Ich kann nur nochmal wiederholen: Ich leugne nicht das Vorhandensein von ADS. Und sehe sehr wohl - obwohl ich ein gespaltenes Verhältnis zu solchen Medikamenten habe - , dass sie manchmal sein müssen und hilfreich sind. Aber wenn wir hier über den sinnvollen Umgang der Symptome reden, muss in meinen Augen auch dringend über „Norm“ und „Umwelt“ geredet werden. Und damit sind auch, aber eben nicht nur Eltern gemeint. Eltern, die solche „Problemkinder“ haben, sind damit völlig überfordert. Und das nicht aus Unvermögen! Der Druck, der auf ihnen in so einer Situation lastet, ist im Zweifel wirklich unvorstellbar (ich habe es hautnah mitbekommen und so schon gelitten wie Hund. Wenn man völlig der Hilflosigkeit ausgeliefert ist und - obwohl man eigentlich denkt, man hat den richtigen Wertehorizont, man langsam anfängt an sich selbst zu zweifeln).

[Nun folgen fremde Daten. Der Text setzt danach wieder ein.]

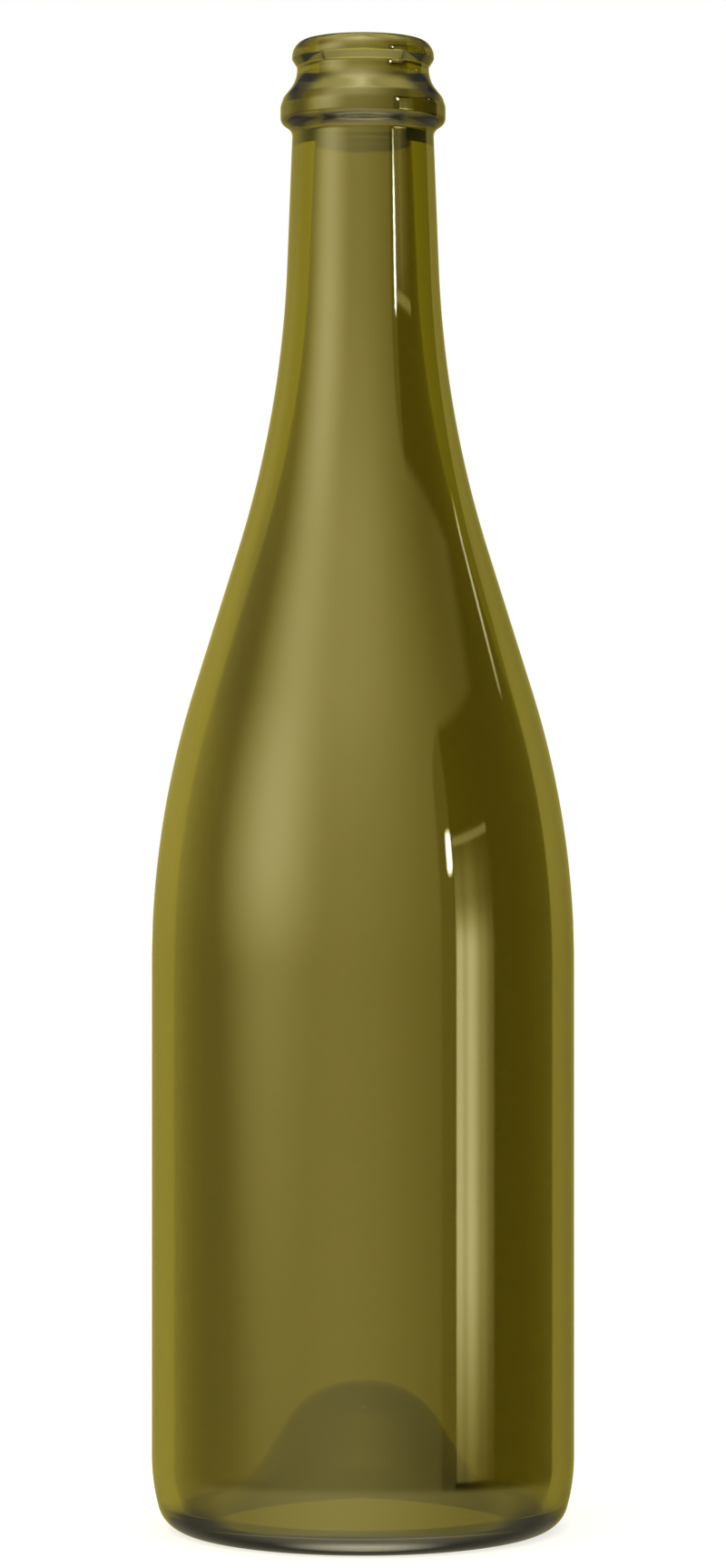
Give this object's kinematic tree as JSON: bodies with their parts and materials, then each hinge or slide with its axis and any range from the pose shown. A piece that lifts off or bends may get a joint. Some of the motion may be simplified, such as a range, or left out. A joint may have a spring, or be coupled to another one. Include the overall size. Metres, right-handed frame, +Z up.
{
  "type": "champagne bottle",
  "caption": "Empty sparkling-wine bottle in olive-green glass, with a crown-cap lip, a wire-cage collar, sloping shoulders and a deep punt.",
  "frame": {"origin": "centre of the base, on the surface that the bottle stands on", "axes": "+Z up along the bottle's axis, towards the mouth; the shape is the same all the way round"},
  "size_m": [0.085, 0.085, 0.299],
  "materials": {
    "green_glass": "clear, glossy olive-green bottle glass"
  },
  "bodies": {
    "root": {"crown_lip": "green_glass", "wire_collar": "green_glass", "neck": "green_glass", "neck_sweep": "green_glass", "shoulder": "green_glass", "body": "green_glass", "heel": "green_glass", "punt": "green_glass"}
  },
  "joints": []
}
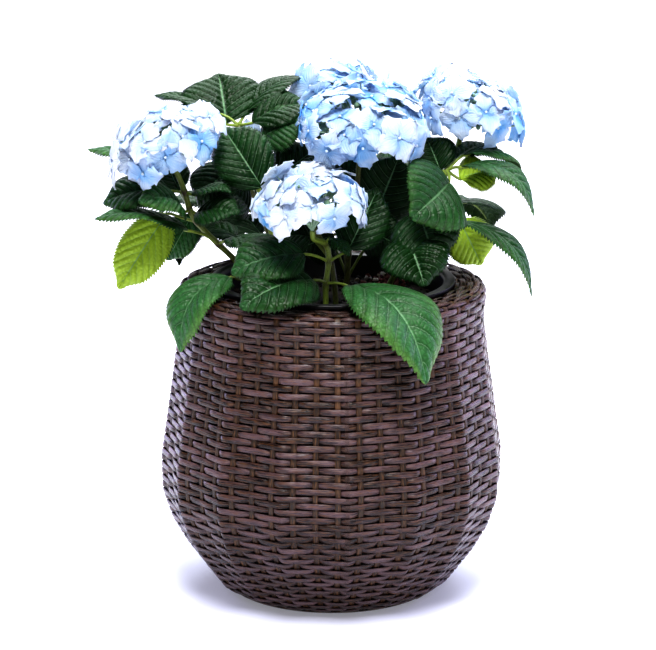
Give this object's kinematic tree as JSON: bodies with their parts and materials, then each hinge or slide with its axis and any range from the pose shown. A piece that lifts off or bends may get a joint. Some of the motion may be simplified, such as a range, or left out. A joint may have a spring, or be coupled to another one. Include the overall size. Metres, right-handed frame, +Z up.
{
  "type": "potted hydrangea",
  "caption": "Mophead hydrangea with pale blue flower heads over broad toothed leaves, growing in soil in a black plastic liner that hangs in a fluted brown woven planter.",
  "frame": {"origin": "centre of the planter's base, on the floor", "axes": "+Z up along the planter's middle; -Y towards the side that is seen first, with the low front flower head; +X to the right of that view"},
  "size_m": [0.5118, 0.4155, 0.5985],
  "materials": {
    "wicker": "satin woven resin strand",
    "frame_rod": "dark coat",
    "liner": "moulded black",
    "soil": "dark crumbly compost",
    "leaf": "waxy",
    "petal": "soft matte"
  },
  "bodies": {
    "root": {"wicker_planter": "wicker", "planter_frame": "frame_rod", "liner_pot": "liner", "soil": "soil", "stem_front": "leaf", "stem_left": "leaf", "stem_centre": "leaf", "stem_right": "leaf", "stem_back": "leaf", "stem_back_left": "leaf", "stem_shoot_left": "leaf", "stem_shoot_front": "leaf", "flower_head_front": "petal", "flower_head_left": "petal", "flower_head_centre": "petal", "flower_head_right": "petal", "flower_head_back": "petal", "flower_head_back_left": "petal"}
  },
  "joints": []
}
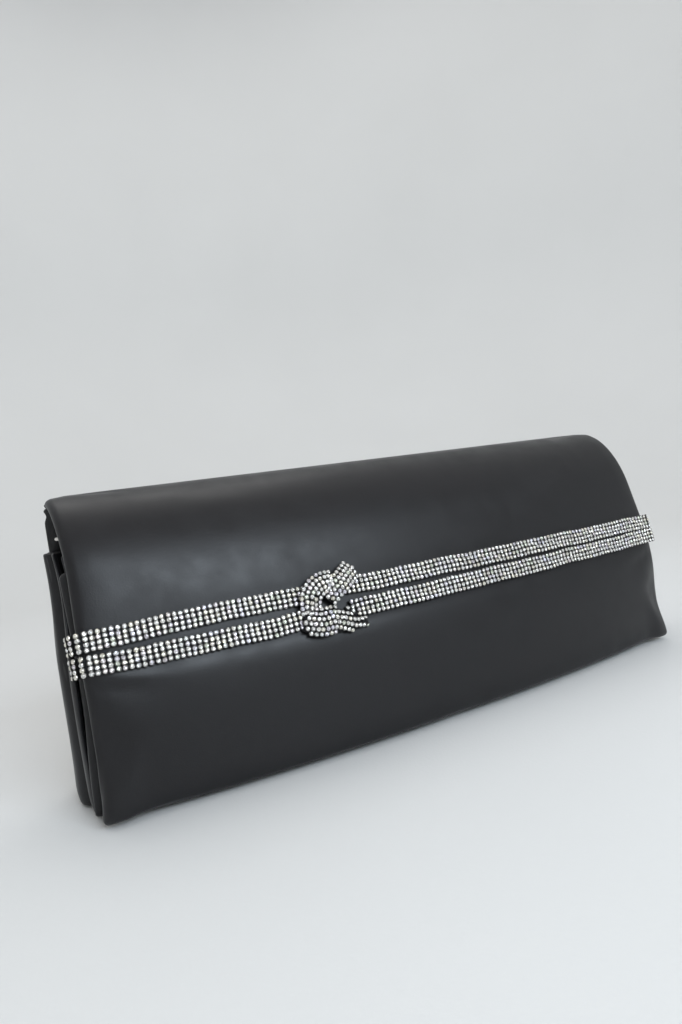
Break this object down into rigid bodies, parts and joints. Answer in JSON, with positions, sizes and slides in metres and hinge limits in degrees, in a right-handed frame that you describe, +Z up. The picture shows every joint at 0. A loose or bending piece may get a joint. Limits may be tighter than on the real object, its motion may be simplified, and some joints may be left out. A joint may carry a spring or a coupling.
{
  "type": "evening bag",
  "caption": "Slim evening bag with a padded fold-over flap, pleated ends, magnetic closing and a knotted crystal band across the front.",
  "frame": {"origin": "under the middle of the bag's box, on the surface that it stands on", "axes": "+X along the bag's length, -Y towards the flap's front, +Z up"},
  "size_m": [0.285, 0.0594, 0.11],
  "materials": {
    "leather": "smooth satin",
    "lining": "fine satin weave",
    "board": "matt",
    "foam": "matt",
    "crystal": "faceted clear stones in dark metal cups",
    "nickel": "polished"
  },
  "bodies": {
    "shell": {"base_panel": "leather", "base_board": "board", "base_lining": "lining", "back_panel": "leather", "back_board": "board", "back_lining": "lining", "back_facing": "leather", "right_gusset": "leather", "left_gusset": "leather", "right_gusset_lining": "lining", "left_gusset_lining": "lining", "slip_pocket": "lining", "slip_pocket_hem": "leather", "right_ring_tab": "leather", "left_ring_tab": "leather"},
    "front_wall": {"front_panel": "leather", "front_board": "board", "front_lining": "lining", "front_facing": "leather", "left_snap_female": "nickel", "right_snap_female": "nickel", "left_wall_washer": "nickel", "right_wall_washer": "nickel"},
    "flap": {"flap_skin": "leather", "flap_foam": "foam", "flap_board": "board", "flap_lining": "lining", "left_snap_male": "nickel", "right_snap_male": "nickel", "left_flap_washer": "nickel", "right_flap_washer": "nickel", "crystal_left_upper": "crystal", "crystal_left_lower": "crystal", "crystal_right_upper": "crystal", "crystal_right_lower": "crystal", "knot_loop": "crystal", "knot_upper_tail": "crystal", "knot_lower_tail": "crystal"},
    "left_ring": {"left_d_ring": "nickel"},
    "right_ring": {"right_d_ring": "nickel"}
  },
  "joints": [
    {"name": "flap_fold", "type": "hinge", "parent": "shell", "child": "flap", "pos_m": [0, 0.0269, 0.1029], "axis": [-1, 0, 0], "range_deg": [0, 180]},
    {"name": "front_wall_lean", "type": "hinge", "parent": "shell", "child": "front_wall", "pos_m": [0, -0.013, 0.005], "axis": [1, 0, 0], "range_deg": [0, 10]},
    {"name": "left_ring_swing", "type": "hinge", "parent": "shell", "child": "left_ring", "pos_m": [-0.13, 0.015, 0.0946], "axis": [0, 1, 0], "range_deg": [0, 150]},
    {"name": "right_ring_swing", "type": "hinge", "parent": "shell", "child": "right_ring", "pos_m": [0.13, 0.015, 0.0946], "axis": [0, -1, 0], "range_deg": [0, 150]}
  ],
  "couplings": [
    {"joint": "front_wall_lean", "follows": "flap_fold", "ratio": 0.0555}
  ]
}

Hier müssen die Fachkräfte ran (Lehrer, Erzieher, Ärzte, Psychologen) und hier gehört eine gesellschaftliche Diskussion her. Die deutliche Zunahme von Burnout und Co bei Erwachsenen und die Zunahme „diagonstizierter“ ADS-Fälle haben in meinen Augen die gleiche Ursache. (die Kinder erwischt es am schlimmsten - sie sind das schwächste Glied) Jetzt kann ich mich ohnmächtig zurück legen und kann seufzen „das ist die Veränderung der Gesellschaft, das ist halt so“. Ich kann die Pharmaindustrie sponsern, dass die fix mal ein paar neue, vielleicht besser verträgliche Pillen erfindet. Oder ich kann die Haltung annehmen: WIR sind Gesellschaft, damit haben WIR auch die Möglichkeit, das Ganze in eine andere Richtung zu lenken.
Wenn es in einer Gesellschaft erforderlich sein sollte, dass 10-15 % der Menschen nur noch mit Medikamenten teil dieser sein können, dann stimmt nicht mit den Menschen etwas nicht, sondern mit der Gesellschaft!